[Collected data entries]
* start *
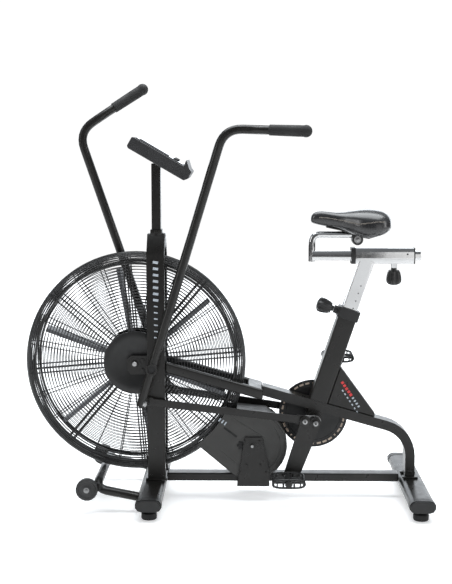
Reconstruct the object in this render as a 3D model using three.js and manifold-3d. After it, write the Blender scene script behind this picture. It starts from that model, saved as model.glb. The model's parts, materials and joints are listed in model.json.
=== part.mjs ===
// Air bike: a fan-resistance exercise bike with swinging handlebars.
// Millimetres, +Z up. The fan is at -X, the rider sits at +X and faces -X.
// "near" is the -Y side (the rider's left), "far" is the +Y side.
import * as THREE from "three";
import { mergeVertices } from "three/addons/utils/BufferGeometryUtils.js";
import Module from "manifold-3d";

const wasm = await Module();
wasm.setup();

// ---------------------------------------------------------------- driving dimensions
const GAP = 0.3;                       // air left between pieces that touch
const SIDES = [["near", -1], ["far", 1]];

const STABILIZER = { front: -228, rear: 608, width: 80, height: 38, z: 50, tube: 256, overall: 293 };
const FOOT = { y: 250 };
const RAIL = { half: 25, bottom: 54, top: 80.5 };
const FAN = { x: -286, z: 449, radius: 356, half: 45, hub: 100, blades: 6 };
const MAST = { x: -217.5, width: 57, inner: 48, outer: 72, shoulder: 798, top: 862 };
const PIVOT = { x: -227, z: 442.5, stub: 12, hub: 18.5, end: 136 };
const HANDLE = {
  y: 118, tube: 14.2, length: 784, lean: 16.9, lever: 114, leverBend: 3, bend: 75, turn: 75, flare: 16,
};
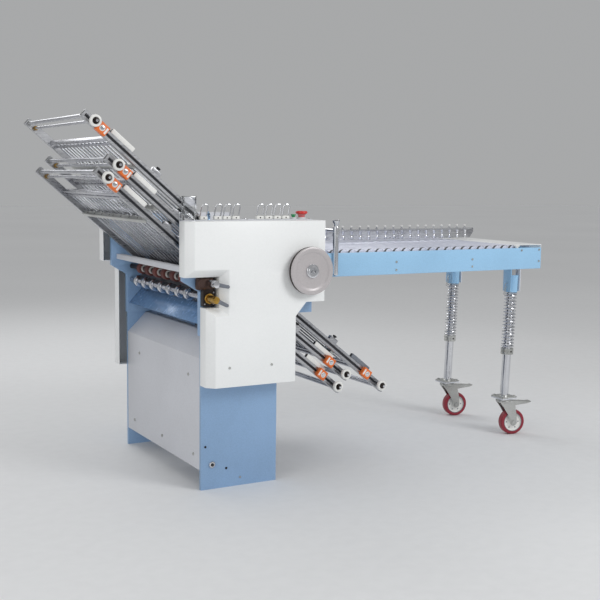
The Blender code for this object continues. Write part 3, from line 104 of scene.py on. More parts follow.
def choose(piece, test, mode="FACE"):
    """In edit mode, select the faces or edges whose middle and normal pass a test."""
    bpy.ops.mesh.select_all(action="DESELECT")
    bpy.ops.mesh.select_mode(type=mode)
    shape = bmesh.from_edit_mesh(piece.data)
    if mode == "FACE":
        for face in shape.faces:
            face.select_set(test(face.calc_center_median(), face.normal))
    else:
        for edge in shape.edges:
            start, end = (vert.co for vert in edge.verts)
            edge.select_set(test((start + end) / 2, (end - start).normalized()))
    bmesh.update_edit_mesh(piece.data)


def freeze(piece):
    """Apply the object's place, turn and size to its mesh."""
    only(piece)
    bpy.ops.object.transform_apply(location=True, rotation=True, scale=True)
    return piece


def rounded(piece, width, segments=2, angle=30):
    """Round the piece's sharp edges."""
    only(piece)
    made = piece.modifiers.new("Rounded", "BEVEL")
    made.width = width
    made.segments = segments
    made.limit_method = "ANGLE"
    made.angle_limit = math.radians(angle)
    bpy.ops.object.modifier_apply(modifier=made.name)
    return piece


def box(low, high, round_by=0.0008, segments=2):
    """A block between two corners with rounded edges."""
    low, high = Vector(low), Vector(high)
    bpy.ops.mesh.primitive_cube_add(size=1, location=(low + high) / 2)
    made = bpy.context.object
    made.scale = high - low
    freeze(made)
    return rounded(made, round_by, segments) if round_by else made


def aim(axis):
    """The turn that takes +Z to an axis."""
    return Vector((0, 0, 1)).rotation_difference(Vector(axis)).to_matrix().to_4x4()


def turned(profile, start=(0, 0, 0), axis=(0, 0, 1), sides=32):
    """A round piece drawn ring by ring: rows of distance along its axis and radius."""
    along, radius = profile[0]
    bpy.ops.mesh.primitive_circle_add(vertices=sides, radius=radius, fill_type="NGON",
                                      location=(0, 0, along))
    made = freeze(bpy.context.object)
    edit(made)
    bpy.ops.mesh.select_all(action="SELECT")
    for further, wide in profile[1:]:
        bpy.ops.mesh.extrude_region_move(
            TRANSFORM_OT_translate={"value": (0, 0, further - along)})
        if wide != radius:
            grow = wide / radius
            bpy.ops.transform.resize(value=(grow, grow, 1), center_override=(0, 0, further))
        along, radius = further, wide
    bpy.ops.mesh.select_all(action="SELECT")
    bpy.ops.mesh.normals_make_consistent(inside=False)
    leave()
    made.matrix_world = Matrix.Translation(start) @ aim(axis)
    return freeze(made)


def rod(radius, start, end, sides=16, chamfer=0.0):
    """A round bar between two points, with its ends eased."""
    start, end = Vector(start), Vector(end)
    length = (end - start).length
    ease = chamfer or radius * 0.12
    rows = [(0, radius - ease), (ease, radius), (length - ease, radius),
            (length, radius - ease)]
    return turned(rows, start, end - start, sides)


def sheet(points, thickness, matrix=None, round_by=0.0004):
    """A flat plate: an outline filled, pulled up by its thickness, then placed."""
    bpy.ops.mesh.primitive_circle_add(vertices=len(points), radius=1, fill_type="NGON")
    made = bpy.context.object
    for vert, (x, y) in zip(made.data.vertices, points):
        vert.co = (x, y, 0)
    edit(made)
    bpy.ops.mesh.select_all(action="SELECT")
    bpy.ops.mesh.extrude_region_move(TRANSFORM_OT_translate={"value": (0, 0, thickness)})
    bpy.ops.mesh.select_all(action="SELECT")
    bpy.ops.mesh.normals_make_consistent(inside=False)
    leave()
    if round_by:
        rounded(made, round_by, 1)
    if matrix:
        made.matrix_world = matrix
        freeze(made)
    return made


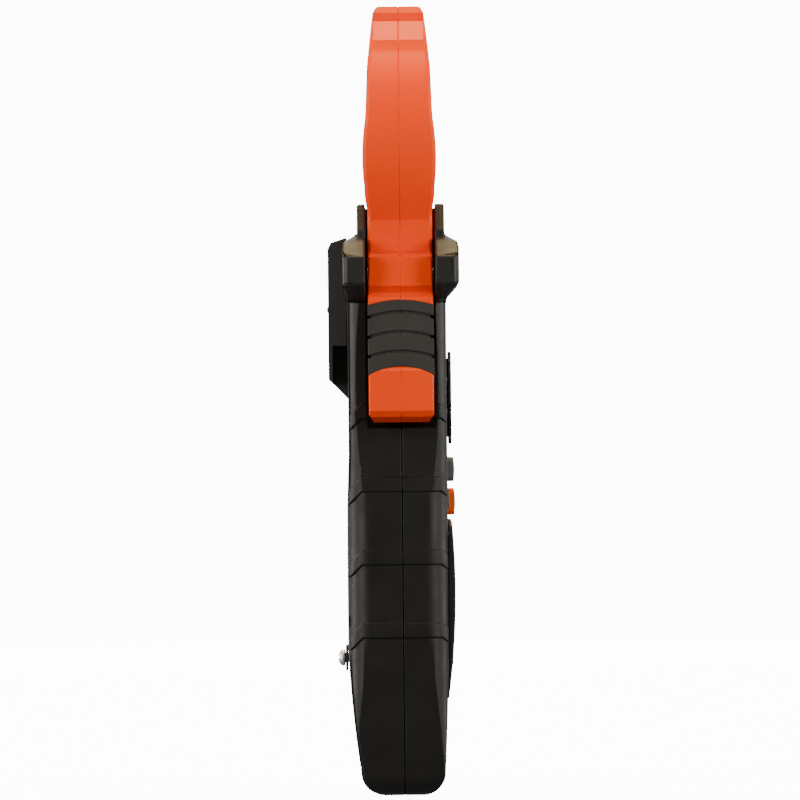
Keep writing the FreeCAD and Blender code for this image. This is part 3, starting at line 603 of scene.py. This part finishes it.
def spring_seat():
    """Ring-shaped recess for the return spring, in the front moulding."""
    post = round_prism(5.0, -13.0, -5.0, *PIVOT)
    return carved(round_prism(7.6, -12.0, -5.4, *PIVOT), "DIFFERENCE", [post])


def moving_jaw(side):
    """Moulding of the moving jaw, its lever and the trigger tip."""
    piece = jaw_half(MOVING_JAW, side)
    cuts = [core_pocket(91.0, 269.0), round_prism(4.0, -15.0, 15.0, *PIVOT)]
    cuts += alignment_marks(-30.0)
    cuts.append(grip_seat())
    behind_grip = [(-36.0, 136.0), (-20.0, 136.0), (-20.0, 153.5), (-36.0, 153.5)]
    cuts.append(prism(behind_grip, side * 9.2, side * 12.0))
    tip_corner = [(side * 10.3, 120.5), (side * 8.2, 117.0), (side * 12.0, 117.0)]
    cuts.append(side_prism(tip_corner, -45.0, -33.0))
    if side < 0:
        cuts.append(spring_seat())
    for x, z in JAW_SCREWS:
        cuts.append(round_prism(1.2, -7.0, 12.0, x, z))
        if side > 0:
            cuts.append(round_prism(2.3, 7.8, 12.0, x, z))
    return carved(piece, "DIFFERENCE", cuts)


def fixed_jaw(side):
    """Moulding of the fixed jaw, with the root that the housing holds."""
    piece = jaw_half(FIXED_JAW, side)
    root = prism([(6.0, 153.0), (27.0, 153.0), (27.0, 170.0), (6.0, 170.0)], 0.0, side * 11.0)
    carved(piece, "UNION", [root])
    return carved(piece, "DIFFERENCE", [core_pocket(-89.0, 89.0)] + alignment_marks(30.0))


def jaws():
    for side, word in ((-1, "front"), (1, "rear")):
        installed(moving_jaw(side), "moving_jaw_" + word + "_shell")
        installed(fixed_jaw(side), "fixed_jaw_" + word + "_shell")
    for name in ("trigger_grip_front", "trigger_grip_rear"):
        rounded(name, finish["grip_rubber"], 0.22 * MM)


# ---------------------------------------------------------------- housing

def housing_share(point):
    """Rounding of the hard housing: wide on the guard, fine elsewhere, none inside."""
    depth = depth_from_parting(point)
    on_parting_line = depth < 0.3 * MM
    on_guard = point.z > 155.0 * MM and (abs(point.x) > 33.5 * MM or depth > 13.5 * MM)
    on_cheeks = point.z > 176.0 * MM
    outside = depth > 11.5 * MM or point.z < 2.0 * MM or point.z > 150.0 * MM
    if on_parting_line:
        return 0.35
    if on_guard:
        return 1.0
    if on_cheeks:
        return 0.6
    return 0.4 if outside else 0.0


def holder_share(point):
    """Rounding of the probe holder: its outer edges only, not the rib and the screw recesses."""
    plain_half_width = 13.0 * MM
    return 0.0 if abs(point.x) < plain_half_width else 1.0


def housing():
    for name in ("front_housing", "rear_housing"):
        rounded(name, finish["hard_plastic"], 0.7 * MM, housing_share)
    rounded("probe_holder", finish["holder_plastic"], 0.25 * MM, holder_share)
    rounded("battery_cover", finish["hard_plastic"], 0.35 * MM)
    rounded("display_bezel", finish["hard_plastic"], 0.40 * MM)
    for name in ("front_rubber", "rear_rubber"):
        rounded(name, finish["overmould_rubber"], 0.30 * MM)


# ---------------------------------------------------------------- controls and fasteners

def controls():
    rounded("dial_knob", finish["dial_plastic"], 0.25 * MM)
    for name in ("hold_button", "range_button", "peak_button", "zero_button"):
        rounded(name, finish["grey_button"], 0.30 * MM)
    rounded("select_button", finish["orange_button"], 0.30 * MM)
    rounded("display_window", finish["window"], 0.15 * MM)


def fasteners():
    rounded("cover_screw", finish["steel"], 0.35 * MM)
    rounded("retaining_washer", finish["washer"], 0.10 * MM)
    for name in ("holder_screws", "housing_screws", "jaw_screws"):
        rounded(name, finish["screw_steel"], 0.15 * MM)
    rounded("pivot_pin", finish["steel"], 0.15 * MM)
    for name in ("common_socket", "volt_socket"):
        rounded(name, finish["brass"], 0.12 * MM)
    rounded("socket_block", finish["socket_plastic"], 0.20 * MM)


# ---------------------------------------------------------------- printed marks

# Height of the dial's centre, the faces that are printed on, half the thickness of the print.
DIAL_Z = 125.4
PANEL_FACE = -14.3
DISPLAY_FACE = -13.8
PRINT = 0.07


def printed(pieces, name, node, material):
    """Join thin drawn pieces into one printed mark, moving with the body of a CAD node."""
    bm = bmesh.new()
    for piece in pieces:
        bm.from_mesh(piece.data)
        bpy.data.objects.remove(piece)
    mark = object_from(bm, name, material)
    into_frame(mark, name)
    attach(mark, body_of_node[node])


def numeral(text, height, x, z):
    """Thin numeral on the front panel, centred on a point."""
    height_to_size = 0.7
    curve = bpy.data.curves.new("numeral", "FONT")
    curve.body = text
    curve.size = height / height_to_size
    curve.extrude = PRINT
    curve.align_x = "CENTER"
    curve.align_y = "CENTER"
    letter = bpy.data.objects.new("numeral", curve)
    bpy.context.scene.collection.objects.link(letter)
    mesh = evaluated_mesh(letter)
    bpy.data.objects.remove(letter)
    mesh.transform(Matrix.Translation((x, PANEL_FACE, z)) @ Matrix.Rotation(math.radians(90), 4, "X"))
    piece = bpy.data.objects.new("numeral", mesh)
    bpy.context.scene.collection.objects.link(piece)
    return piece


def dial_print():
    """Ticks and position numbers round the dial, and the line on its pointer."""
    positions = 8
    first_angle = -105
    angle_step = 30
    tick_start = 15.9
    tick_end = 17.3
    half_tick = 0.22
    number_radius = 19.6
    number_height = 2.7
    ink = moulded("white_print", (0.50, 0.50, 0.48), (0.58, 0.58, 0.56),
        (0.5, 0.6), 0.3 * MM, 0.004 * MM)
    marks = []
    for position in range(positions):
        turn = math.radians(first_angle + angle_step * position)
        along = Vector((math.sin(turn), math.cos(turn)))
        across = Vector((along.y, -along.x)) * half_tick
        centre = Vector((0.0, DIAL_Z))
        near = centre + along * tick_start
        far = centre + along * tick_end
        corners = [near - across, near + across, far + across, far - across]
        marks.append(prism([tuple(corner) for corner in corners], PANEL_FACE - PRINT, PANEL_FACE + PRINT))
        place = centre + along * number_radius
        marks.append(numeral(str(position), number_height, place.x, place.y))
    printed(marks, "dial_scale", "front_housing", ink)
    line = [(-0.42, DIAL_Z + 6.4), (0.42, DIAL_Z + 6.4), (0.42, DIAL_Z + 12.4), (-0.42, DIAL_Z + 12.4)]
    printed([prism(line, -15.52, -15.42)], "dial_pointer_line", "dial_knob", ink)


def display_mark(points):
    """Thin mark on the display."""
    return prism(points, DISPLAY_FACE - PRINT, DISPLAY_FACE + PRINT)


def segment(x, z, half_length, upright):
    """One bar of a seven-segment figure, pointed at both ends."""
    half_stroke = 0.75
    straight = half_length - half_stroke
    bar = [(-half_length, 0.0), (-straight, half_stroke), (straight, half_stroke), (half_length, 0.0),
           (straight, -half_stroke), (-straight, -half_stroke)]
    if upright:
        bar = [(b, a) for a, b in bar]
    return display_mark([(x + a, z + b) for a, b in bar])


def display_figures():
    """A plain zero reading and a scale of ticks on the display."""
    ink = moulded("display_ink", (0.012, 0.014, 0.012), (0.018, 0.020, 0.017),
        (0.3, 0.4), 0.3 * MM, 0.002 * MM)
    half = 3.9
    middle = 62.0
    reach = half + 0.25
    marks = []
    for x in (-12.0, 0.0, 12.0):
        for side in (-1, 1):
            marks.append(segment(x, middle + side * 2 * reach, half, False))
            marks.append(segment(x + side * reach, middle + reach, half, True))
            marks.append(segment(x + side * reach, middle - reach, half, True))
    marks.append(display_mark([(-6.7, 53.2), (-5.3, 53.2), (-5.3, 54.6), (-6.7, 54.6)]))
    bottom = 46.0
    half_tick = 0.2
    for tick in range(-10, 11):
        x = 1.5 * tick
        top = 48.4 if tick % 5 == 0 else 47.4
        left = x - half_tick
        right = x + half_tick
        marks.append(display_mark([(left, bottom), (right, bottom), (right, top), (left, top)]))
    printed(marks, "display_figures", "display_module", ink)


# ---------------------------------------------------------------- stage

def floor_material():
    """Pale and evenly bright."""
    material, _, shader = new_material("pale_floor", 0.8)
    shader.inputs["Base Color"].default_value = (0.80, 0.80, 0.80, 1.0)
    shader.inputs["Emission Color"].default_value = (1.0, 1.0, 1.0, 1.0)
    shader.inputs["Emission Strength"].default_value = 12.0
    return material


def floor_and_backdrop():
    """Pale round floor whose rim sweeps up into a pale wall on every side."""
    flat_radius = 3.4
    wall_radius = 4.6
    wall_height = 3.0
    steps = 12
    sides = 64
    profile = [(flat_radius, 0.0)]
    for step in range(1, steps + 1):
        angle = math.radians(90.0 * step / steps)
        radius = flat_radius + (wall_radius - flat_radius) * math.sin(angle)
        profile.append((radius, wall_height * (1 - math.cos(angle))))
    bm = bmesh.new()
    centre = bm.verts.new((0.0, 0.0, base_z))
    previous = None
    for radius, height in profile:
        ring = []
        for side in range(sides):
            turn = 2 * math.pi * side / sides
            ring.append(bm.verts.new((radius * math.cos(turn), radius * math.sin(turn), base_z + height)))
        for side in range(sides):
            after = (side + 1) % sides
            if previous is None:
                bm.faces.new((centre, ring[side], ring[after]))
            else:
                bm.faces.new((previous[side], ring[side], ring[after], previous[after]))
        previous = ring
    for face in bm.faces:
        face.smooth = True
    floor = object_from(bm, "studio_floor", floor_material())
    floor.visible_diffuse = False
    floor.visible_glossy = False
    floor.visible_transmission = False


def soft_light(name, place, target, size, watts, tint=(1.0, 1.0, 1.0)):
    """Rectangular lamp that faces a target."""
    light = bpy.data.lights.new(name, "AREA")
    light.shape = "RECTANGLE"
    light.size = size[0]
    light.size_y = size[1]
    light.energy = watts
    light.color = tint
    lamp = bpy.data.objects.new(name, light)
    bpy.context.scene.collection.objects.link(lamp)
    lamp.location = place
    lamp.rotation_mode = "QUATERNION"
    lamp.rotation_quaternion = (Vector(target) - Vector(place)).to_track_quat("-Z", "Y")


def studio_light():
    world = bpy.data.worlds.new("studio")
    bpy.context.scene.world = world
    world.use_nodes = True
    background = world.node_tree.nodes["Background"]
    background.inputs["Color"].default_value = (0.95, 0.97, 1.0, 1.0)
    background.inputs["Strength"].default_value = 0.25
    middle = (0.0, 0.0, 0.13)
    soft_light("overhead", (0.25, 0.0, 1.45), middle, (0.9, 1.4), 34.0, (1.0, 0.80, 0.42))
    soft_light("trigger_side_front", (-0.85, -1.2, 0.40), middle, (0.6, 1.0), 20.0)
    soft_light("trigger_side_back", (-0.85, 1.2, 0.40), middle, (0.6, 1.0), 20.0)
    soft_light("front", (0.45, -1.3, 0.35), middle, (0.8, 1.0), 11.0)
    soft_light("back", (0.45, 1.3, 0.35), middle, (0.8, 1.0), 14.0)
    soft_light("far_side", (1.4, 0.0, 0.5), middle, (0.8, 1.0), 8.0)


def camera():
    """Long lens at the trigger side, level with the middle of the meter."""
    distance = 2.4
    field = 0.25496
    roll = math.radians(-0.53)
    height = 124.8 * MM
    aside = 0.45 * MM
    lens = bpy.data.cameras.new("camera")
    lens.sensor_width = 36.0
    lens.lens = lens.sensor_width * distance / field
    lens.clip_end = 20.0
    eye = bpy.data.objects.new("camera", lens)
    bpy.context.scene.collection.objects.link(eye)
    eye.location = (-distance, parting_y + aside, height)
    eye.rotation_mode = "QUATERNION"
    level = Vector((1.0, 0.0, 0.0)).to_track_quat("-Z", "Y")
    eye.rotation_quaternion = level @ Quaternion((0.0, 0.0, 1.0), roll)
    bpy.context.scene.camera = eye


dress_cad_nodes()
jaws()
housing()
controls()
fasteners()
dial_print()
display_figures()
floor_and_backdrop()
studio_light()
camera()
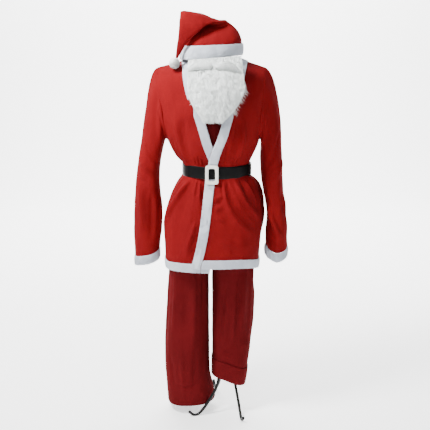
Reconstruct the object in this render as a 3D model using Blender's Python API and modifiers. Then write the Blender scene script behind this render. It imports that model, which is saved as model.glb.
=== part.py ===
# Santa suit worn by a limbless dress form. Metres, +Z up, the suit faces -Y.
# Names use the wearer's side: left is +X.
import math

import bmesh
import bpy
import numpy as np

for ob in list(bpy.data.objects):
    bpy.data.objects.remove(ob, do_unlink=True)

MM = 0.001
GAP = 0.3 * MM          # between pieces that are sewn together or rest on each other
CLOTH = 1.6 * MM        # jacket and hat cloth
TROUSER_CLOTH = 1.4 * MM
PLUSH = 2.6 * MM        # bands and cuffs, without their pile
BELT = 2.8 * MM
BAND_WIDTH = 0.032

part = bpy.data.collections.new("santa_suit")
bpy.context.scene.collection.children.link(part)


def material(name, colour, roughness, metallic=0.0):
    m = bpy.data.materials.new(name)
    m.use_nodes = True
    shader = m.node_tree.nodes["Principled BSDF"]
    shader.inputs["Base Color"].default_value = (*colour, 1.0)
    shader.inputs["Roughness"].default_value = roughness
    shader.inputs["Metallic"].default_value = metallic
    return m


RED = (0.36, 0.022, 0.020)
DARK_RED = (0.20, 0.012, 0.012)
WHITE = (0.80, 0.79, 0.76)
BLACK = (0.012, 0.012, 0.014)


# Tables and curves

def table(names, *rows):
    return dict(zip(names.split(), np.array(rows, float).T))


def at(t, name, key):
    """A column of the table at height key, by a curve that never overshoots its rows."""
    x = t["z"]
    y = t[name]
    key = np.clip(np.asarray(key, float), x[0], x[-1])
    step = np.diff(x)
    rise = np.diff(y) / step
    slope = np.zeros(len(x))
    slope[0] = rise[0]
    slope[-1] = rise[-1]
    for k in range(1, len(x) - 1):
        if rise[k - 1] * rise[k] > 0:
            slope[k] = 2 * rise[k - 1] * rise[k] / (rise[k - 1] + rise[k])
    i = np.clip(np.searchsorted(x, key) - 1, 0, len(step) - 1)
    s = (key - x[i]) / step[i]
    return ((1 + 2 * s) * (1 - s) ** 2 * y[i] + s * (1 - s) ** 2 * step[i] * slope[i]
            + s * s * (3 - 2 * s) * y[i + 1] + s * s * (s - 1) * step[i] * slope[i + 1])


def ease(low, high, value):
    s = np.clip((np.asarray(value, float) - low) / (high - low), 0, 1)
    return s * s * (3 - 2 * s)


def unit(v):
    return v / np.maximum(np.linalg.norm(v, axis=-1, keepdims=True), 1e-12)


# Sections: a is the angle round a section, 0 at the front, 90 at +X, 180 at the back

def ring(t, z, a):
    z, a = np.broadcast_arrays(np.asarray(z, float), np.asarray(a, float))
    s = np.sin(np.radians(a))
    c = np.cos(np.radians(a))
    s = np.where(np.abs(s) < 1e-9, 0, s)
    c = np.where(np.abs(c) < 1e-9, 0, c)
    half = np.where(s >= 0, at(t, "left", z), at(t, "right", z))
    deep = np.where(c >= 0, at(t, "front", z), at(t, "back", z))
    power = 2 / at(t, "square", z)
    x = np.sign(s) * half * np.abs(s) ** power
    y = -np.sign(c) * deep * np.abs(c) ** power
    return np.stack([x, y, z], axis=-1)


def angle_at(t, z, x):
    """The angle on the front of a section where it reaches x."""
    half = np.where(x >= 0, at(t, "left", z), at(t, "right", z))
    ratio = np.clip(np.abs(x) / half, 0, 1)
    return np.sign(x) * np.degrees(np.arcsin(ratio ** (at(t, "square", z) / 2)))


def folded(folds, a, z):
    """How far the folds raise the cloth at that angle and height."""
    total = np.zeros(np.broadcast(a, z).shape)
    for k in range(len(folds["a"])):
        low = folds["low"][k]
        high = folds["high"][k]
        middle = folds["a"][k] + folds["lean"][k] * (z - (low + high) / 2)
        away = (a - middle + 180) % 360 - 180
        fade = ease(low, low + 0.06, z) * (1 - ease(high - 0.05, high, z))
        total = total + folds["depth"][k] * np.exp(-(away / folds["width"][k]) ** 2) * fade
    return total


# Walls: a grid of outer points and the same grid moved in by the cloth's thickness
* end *
• _Job_
From the entries above, copy out every line where the string "that" appears.

• _Completed exercise_
Reconstruct the object in this render as a 3D model using three.js and manifold-3d. After it, write the Blender scene script behind this picture. It starts from that model, saved as model.glb. The model's parts, materials and joints are listed in model.json.
const GAP = 0.3;                       // air left between pieces that touch
    """The turn that takes +Z to an axis."""
    """Moulding of the fixed jaw, with the root that the housing holds."""
# Height of the dial's centre, the faces that are printed on, half the thickness of the print.
    """Rectangular lamp that faces a target."""
Reconstruct the object in this render as a 3D model using Blender's Python API and modifiers. Then write the Blender scene script behind this render. It imports that model, which is saved as model.glb.
GAP = 0.3 * MM          # between pieces that are sewn together or rest on each other
    """A column of the table at height key, by a curve that never overshoots its rows."""
    """How far the folds raise the cloth at that angle and height."""